I'm learning to focus on what I like to do, and (at least in terms of art/craft), I am going to start delegating the things I don't truly enjoy.
With some shame, I admit it: I don't really enjoy quilting. Well, to be more exact: it's the the quilting part of making a quilt that I don't like: you know, the part where you stitch the top, batting, and back, together. I love the feel of a finely quilted quilt, and I know lots of talented quilters, but I don't enjoy it enough to put in the time to do it well. There. I said it.
I do love making the quilt top. I seem to always come up with a plan for a quilt design, and I have many quilt tops in the works, but doing the actual quilting has been such a task that I've postponed finishing the pieces I've started.
This summer, in the middle of my frenzied organizing/cleaning/refreshing/repainting, I discovered a beautiful quilt I'd made for Ada with the many of the same fabrics from her baby quilt. Above is a photo of the baby quilt, which I did for her while I was waiting for her as a baby. During that waiting time, I had so much frenetic energy that I made dozens of projects for her room, including the twin-sized quilt I found in the armoire this summer. As I examined it again, I realize had made a good start on it, with putting the layers together, and beginning the quilting, but there was a lot of work left on it.
Ada found me with the newly-found and unfinished quilt, and looked at it with such longing. I wanted to finish it for her, but frankly, the idea of cramming it into my machine to try to quilt it left me feeling overwhelmed. Suddenly it came to me: There are people who do this sort of quilting professionally. What if I found someone to do this for me? And guess what?
Ada's quilt was finished by a lovely lady with a longarm machine and a talent for fixing my assembly boo-boos. Ada and I are both really pleased with it. Ada and I worked with Sharon to pick a design for the edges--Ada chose butterflies--and wow!

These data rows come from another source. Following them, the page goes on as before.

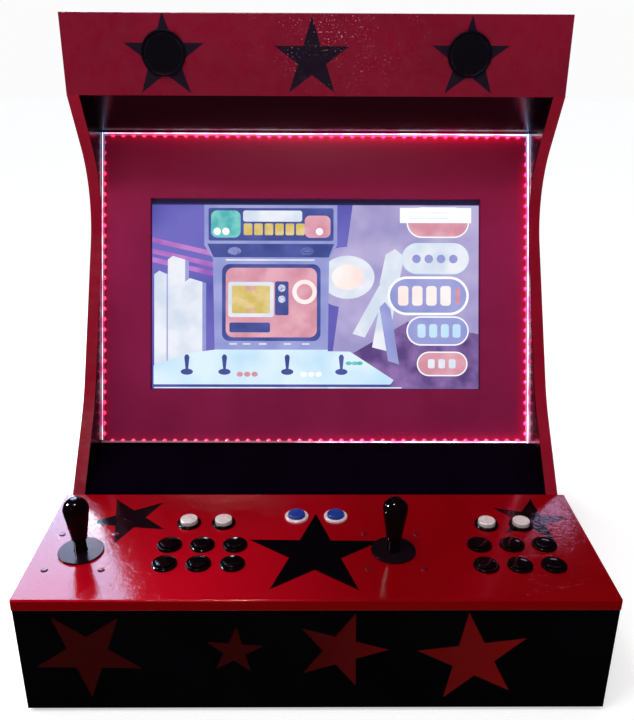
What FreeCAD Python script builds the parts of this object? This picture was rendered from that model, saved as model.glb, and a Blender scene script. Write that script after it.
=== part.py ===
import FreeCAD, Part
import Sketcher
import math
import os
import re

# A two-player bartop arcade cabinet in painted board: a control box at the front, a leaning
# bezel with a 24 inch monitor behind it, and a marquee on top. Lengths are millimetres.
# X runs to the right, Y to the back and Z up. The origin is the middle of the footprint.

DIMENSIONS = {
    # Carcass
    "front_y": -300,            # front edge of the control panel
    "body_width": 720,
    "body_top": 838,
    "back_y": 283,              # rear edge of the side panels
    "board": 18,
    "foot_height": 6,
    "foot_radius": 15,
    "foot_inset": 12,
    "foot_front": 45,
    "foot_rear": 35,
    "back_board": 12,
    # Control box
    "panel_width": 738,
    "panel_depth": 240,
    "panel_top": 176,
    "panel_board": 15,
    "panel_edge_radius": 2,
    "marquee_edge_radius": 1.5,
    "box_board": 15,
    "front_set": 2,
    # Front edge of the side panels, measured from front_y
    "knee_y": 343,
    "knee_z": 283,
    "knee_radius": 260,
    "waist_y": 512.5,
    "waist_z": 575,
    "waist_radius": 149,
    # Marquee
    "marquee_y": 424,
    "marquee_bottom": 728,
    "marquee_board": 15,
    "soffit_board": 8,
    "speaker_x": 217,
    "speaker_z": 785,
    "speaker_radius": 33,
    "speaker_hole_radius": 27,
    "grille_radius": 31.5,
    "grille_height": 3,
    # Leaning bezel and the monitor behind it
    "bezel_foot_y": 359,
    "bezel_foot_z": 201,
    "bezel_length": 496,
    "bezel_lean": 21.5,
    "bezel_board": 9,
    "window_width": 532,
    "window_height": 308,
    "window_bottom": 85.5,
    "screen_width": 531.4,
    "screen_height": 298.9,
    "screen_middle": 235.6,
    "screen_depth": 5,
    "frame_width": 554,
    "frame_height": 332,
    "frame_depth": 18,
    "frame_lip": 2,
    "shell_width": 548,
    "shell_height": 324,
    "shell_depth": 35,
    "shell_wall": 3,
    "shell_edge_radius": 6,
    "bar_height": 40,
    "bar_depth": 15,
    "bar_spacing": 100,
    "display_border": 4,
    "strip_width": 10,
    "strip_height": 3,
    # Push buttons
    "pitch": 43.6,
    "p_one_x": -195.6,
    "p_two_x": 217.6,
    "upper_row": 112,
    "p_one_lower_row": 70.8,
    "p_two_lower_row": 67.2,
    "option_pitch": 48,
    "p_one_option_x": -177,
    "p_one_option_row": 164.5,
    "p_two_option_x": 237.1,
    "p_two_option_row": 160.2,
    "start_x": 27.6,
    "start_row": 180.2,
    "hole_radius": 14,
    "rim_radius": 16.6,
    "rim_height": 3.4,
    "barrel_radius": 13.7,
    "barrel_length": 33,
    "bore_radius": 12.2,
    "throat_radius": 5.2,
    "arm_width": 12,
    "arm_thickness": 1.95,
    "arm_gap": 5.05,
    "arm_length": 18,
    "cap_radius": 11.8,
    "play_cap_height": 6.2,
    "option_cap_height": 8.8,
    "start_cap_height": 7.6,
    "skirt_depth": 12,
    "stem_radius": 4.8,
    "nut_radius": 18.5,
    "nut_height": 6,
    # Microswitches
    "switch_length": 28,
    "switch_width": 10,
    "switch_height": 16,
    "pip_rise": 1,
    "tab_pitch": 11,
    # Joysticks, with heights measured from the top of the control panel
    "stick_one_x": -309.5,
    "stick_one_row": 98.5,
    "stick_two_x": 101.5,
    "stick_two_row": 99.5,
    "stick_hole_radius": 14,
    "bolt_x": 36,
    "bolt_row": 39.5,
    "bolt_radius": 2.5,
    "flange_width": 84,
    "flange_length": 92,
    "flange_height": 4,
    "tower_width": 60,
    "tower_height": 40,
    "tower_wall": 3,
    "gate_width": 21,
    "pivot_drop": 22,
    "pin_radius": 2.5,
    "ring_radius": 14,
    "ring_height": 8,
    "ring_bore": 7.5,
    "shaft_radius": 4.75,
    "shaft_top": 50,
    "shaft_tail": 44,           # from the pivot down to the end of the actuator
    "actuator_radius": 6.8,
    "actuator_height": 7,
    "sleeve_radius": 8.4,
    "bat_radius": 16.6,
    "bat_bottom": 20,
    "bat_shoulder": 64.5,
    "bat_slope": 8.5,
    "washer_radius": 29.5,
    # Rear services
    "inlet_x": 250,
    "inlet_z": 110,
    "can_width": 28,
    "can_height": 58,
    "can_depth": 24,
    "lip_width": 34,
    "lip_height": 68,
    "lip_depth": 2.5,
    "rocker_width": 13.4,
    "rocker_length": 18,
    "rocker_radius": 9.35,
    "rocker_sink": 0.6,
    "rocker_tilt": 8,
    "vent_x": 170,
    "vent_width": 140,
    "vent_bottom": 560,
    "vent_height": 6,
    "vent_pitch": 14,
    "screw_radius": 1.8,
    # Electronics on the floor
    "computer_height": 30,
    "supply_height": 40,
    "plate_width": 90,
    "plate_depth": 45,
    "plate_rise": 6,
}

VENT_ROWS = 8
SUPPLY_SLOTS = 9
SLIDE_GAP = 0.05                # between parts that turn or slide in one another

doc = FreeCAD.newDocument("bartop_arcade_cabinet")
sheet = doc.addObject("Spreadsheet::Sheet", "Dimensions")
for row, (alias, number) in enumerate(DIMENSIONS.items(), start=1):
    sheet.set("A%d" % row, alias)
    sheet.set("B%d" % row, str(number))
    sheet.setAlias("B%d" % row, alias)
doc.recompute()

sub_parts = []


# ---------------------------------------------------------------- formulas and small helpers

def formula(text):
    """Write a formula over the sheet's aliases as a FreeCAD expression."""
    def lookup(word):
        name = word.group(0)
        return "Dimensions." + name if name in DIMENSIONS else name
    return re.sub(r"[a-z][a-z_]*", lookup, str(text))


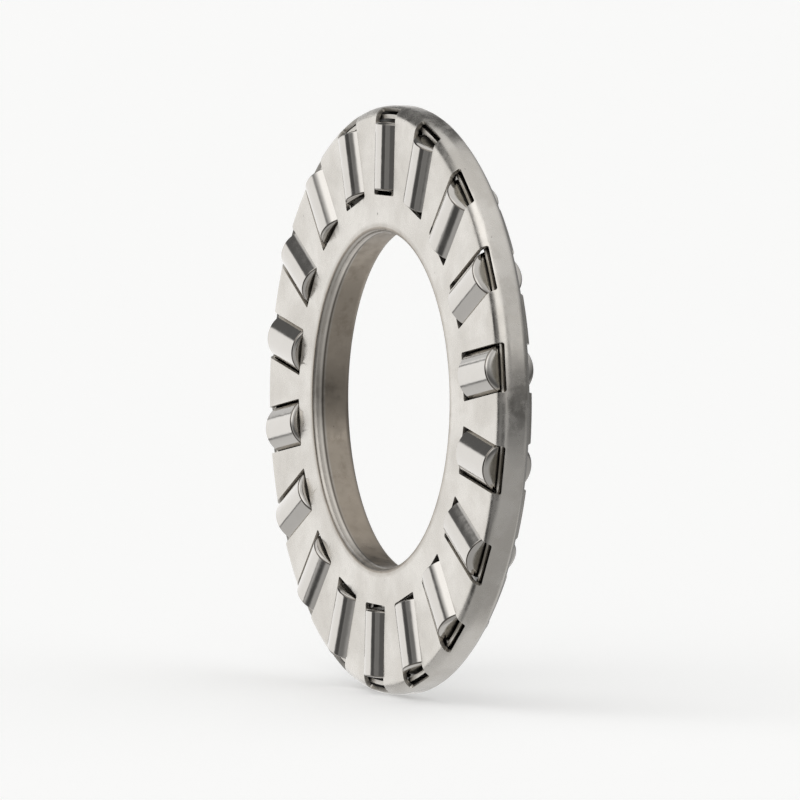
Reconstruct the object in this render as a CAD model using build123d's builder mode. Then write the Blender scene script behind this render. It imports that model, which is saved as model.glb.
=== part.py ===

Now I'm ready to move on to piecing Esme's baby quilt, which has been on hold for, oh, about three years. My new friend Ms. Sharon will be doing the quilting part, and suddenly I feel the inspired energy to pick up that project right away. I think knowing I don't have to spin my wheels with the quilting has made me feel more free to enjoy the process of sewing the patchwork.
What's funny is that feeling okay with delegating is a huge deal for me. I'm a do-it-yourself kind of girl, and delegating runs counter to that. Or maybe not. Because--especially with artwork--if I can peel off a few things that I don't love or that take more time than reasonable--then I will have more time to do things with my husband and girls, and more time to make things and do things that really make my heart sing. With that in mind, I am going to embrace a little delegation so I can really enjoy the work in my hands as much as possible.